For the benign or malevolent alike the hope and thought of discovering information, a picture or celebratory status update or even achieving contact would be almost irresistible.

I have to ask what would I do in the face of such ‘temptation’?  What would you do?





For the adopted child or teenager curious about identity and history, perhaps the temptation is easier to satisfy. With key information often in the much-maligned LifeStory Books then with the minimum of information, full names, towns of birth and images, then contact is literally at their fingertips.
In my children’s shoes what would I do? What would the 15 year old me have done?

For the adopters?  
I’ll come clean, I looked.
Not every month, week or day but I looked, perhaps once or twice a year.
So why did I look?
Of course I have a duty of care, identifying potential harm is my duty.
I check for broken glass in playgrounds. Were they close or far, was there a potential for harm.
But I have to confess that at times my searches were to satisfy my own curiosity and intrigue, what had happened in the intervening years, who was with who and living where. Were they close or far, was there a potential for harm.
Was I right or wrong to look? I don’t know.
My motives were mixed.

It feels like SW, adopters and post adoption support services are lagging, not sure how to react or protect.
If I had the answer I’d be rich and on a book tour. So, what do I do, we talk with each other, we are frank, we dispel myths, we ‘friend’ and ‘follow’, we try and stay one step ahead, we try to be savvy and we pray.
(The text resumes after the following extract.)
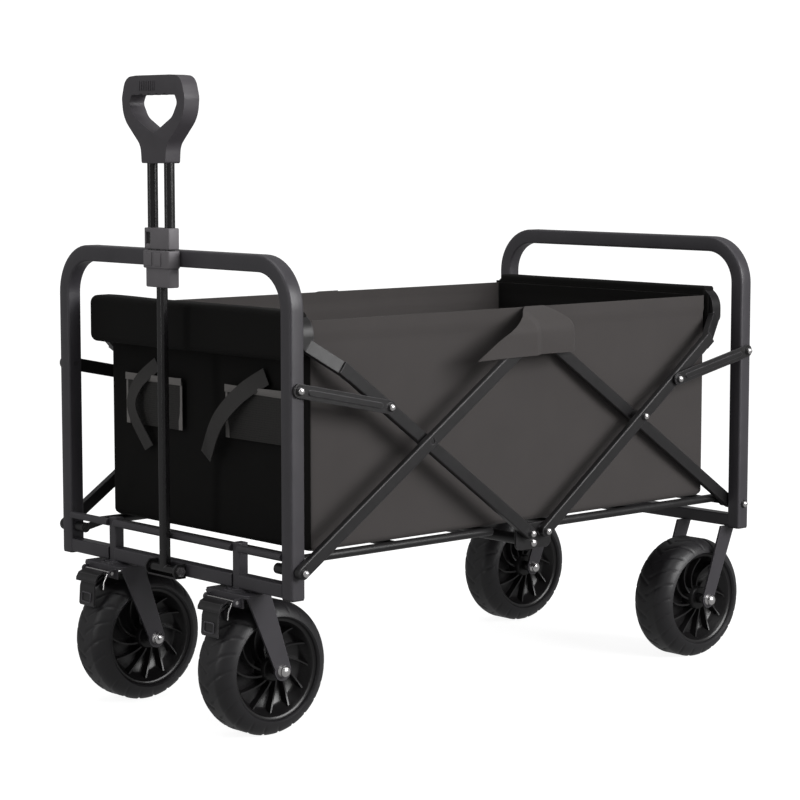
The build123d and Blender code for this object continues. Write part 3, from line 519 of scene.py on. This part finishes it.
for side in ("left", "right"):
    low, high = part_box(f"brake_pedal_{side}")
    y, pin_x, pin_z = (low.y + high.y) / 2, high.x - 3.5 * MM, high.z - 3.5 * MM
    tread_plate = [(pin_x, pin_z), (pin_x - 7 * MM, pin_z + 1 * MM), (low.x + 6 * MM, pin_z - 3 * MM),
                   (low.x + 2.5 * MM, pin_z - 9 * MM), (low.x + 2.2 * MM, pin_z - 13 * MM)]
    stop_plate = [(pin_x - 1 * MM, pin_z - 4 * MM), (low.x + 7 * MM, pin_z - 12 * MM),
                  (low.x + 4.5 * MM, pin_z - 20 * MM),
                  (low.x + 3 * MM, low.z + 3 * MM), (low.x + 4.5 * MM, low.z + 0.6 * MM)]
    pedal = joined(plate(tread_plate, y - 23 * MM, y + 23 * MM, 2.4 * MM),
                   plate(stop_plate, y - 17 * MM, y + 17 * MM, 2.4 * MM))
    facing_out(finished(f"brake_{side}_plates", *pedal, black_coat, f"brake_{side}", "pressed_steel",
                        [f"brake_pedal_{side}"]))
    down = Vector((low.x + 3 * MM - (low.x + 4.5 * MM), 0, low.z + 3 * MM - (pin_z - 20 * MM))).normalized()
    out = Vector((down.z, 0, -down.x))
    middle = Vector((low.x + 3.2 * MM, y, low.z + 12 * MM)) + out * 1.2 * MM
    loop = [middle + Vector((0, 1, 0)) * a * MM + down * b * MM for a, b in rounded_section(20, 13, 2.5, 3)]
    bead = [(1.1 * MM * math.cos(a), 1.1 * MM * math.sin(a))
            for a in [math.radians(45 * i) for i in range(8)]]
    facing_out(finished(f"brake_{side}_pressing", *swept(loop, bead, out, closed=True), powder_coat,
                        f"brake_{side}", "pressed_steel"))
    pin = lathed(Vector((pin_x, y, pin_z)), [(-32.5, 2.4), (-32.5, 0.1), (32.5, 0.1), (32.5, 2.4)], 24)
    legs = [wire([(pin_x - 3 * MM, y + s * 26 * MM, pin_z - 1 * MM),
                  (pin_x - 9 * MM, y + s * 26 * MM, pin_z - 12 * MM),
                  (pin_x - 10 * MM, y + s * 26 * MM, pin_z - 22 * MM)], 0.8 * MM) for s in SIGNS]
    facing_out(finished(f"brake_{side}_pin", *joined(pin, *legs), zinc, f"brake_{side}", "bright_hardware"))

# ---- Pull handle --------------------------------------------------------------------------
# A powder-coated tube in a bolted foot, two sliding rods, a nylon collar clipped to the hoop, and
# a moulded grip with finger hollows under its bar and a ribbed patch.
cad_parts["handle_bracket"].data.materials[0] = black_coat
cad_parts["handle_bolt"].data.materials[0] = zinc
# The grey edge colour is a painted highlight along the rod's edges.
rod_coat = coated_steel("gloss black coat on steel rod", "#161516", "#8a878a", 0.22)
for name in ("handle_rods", "handle_tube"):
    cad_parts[name].data.materials[0] = rod_coat
grip_plastic = moulded_plastic("moulded nylon, dark grey", "#464347", 0.50, 0.9)
collar_plastic = moulded_plastic("moulded nylon, grey", "#6c696c", 0.52, 0.9)


def rounded_outline(points, steps=6):
    """A closed polygon of (a, b, radius) corners with each corner turned on its radius."""
    line, count = [], len(points)
    for i, (a, b, radius) in enumerate(points):
        before, here, after = Vector(points[i - 1][:2]), Vector((a, b)), Vector(points[(i + 1) % count][:2])
        line += rounded_corner(before, here, after, radius, steps) if radius > 0 else [here]
    return line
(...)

We are ok, our kids are ok. Yes, we had a shock but we’d laid a foundation that caught the fall and gave room for manoeuvre, at least for now.





4 comments:

  1. A thought provoking post! I haven't just looked on FB, I have (anonymously) contacted a member of my 15 year old's birth family to try to get more info.... Do you know if anyone else has done this with / without success?
    I have always hoped that if we adoptive parents facilitate contact with the birth family, then there is less danger of unwanted and unexpected approaches via FB, but is that naive do you think?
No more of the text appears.